According to the Court’s observation, in the present case, the applicant was a small shareholder of Demirbank. The Court noted that, however, the decision to declare the takeover and sale of Demirbank unlawful had consequences for both the main shareholders and small shareholders, whether they were parties to the annulment proceedings or not. It is clear that the applicant suffered pecuniary loss, no matter how small the number of his shares. The authorities were under an obligation to compensate him for the loss, which was clearly the result of illegal administrative actions that were subsequently declared unlawful by the Administrative Court.
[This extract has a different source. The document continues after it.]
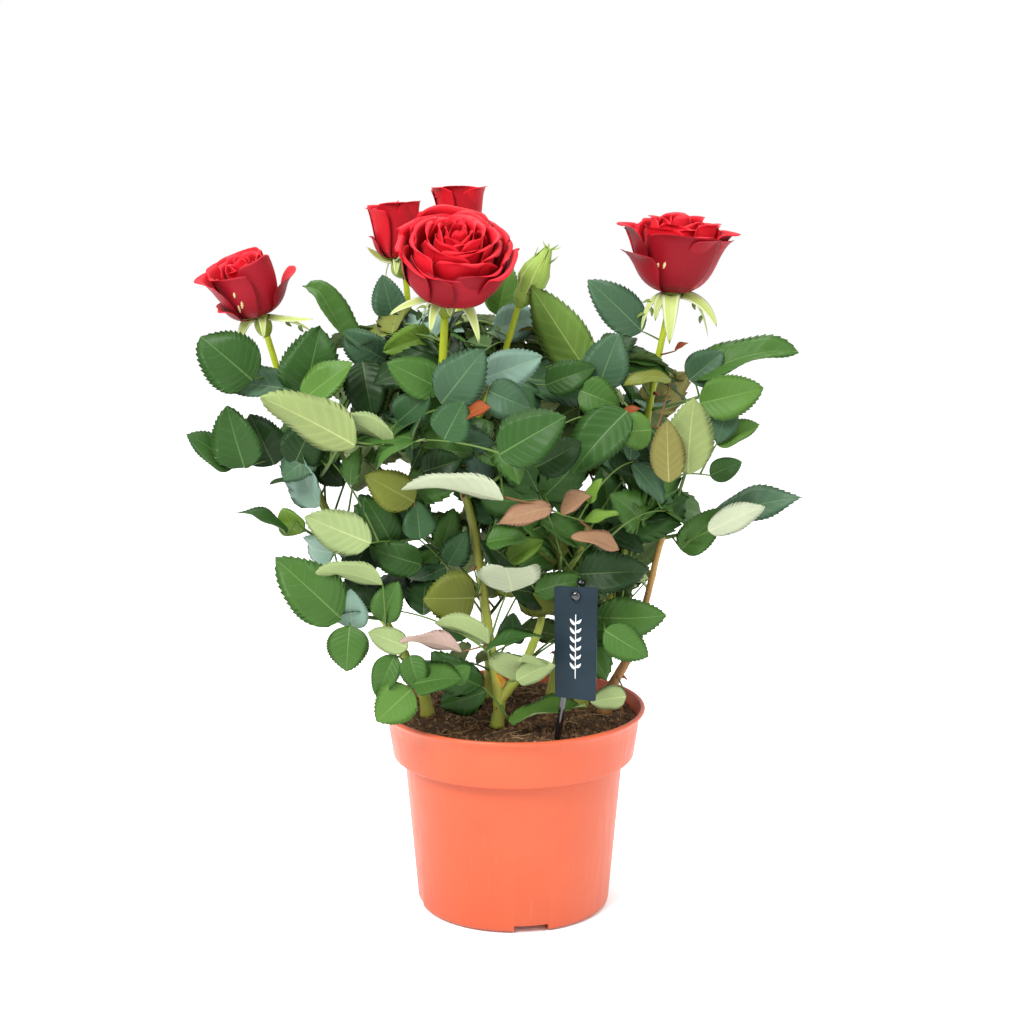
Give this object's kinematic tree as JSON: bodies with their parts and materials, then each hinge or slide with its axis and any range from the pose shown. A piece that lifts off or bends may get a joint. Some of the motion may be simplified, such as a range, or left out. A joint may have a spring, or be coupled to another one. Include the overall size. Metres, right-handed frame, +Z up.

The applicant’s shares were removed from his possession on the basis of unlawful interference, yet he received no compensation for his loss and was made to bear a disproportionate individual burden.

As a result, the Court unanimously held that there has been a violation of Article 1 of Protocol No.1 to the Convention.

It is also worth to mention that, on 4 January 2018 and 8 February 2018 the Court received friendly settlement declarations signed by the parties under which the applicant agreed to waive any further claims against Turkey in respect of the facts giving rise to this application against an undertaking by the Government to pay him EUR 631.42 (six hundred and thirty-one euros and forty-two cents) to cover any and all pecuniary and non-pecuniary damage and EUR 100 (one hundred euros) to cover any and all costs and expenses. The Court found the agreement equitable within the meaning of Rule 75 § 4 of the Rules of Court and that it is based on respect for human rights as defined in the Convention or its Protocols. Consequently, the Court took formal note of the friendly settlement and considered it appropriate to strike the case out of the list pursuant to Article 37 § 1(b) of the Convention.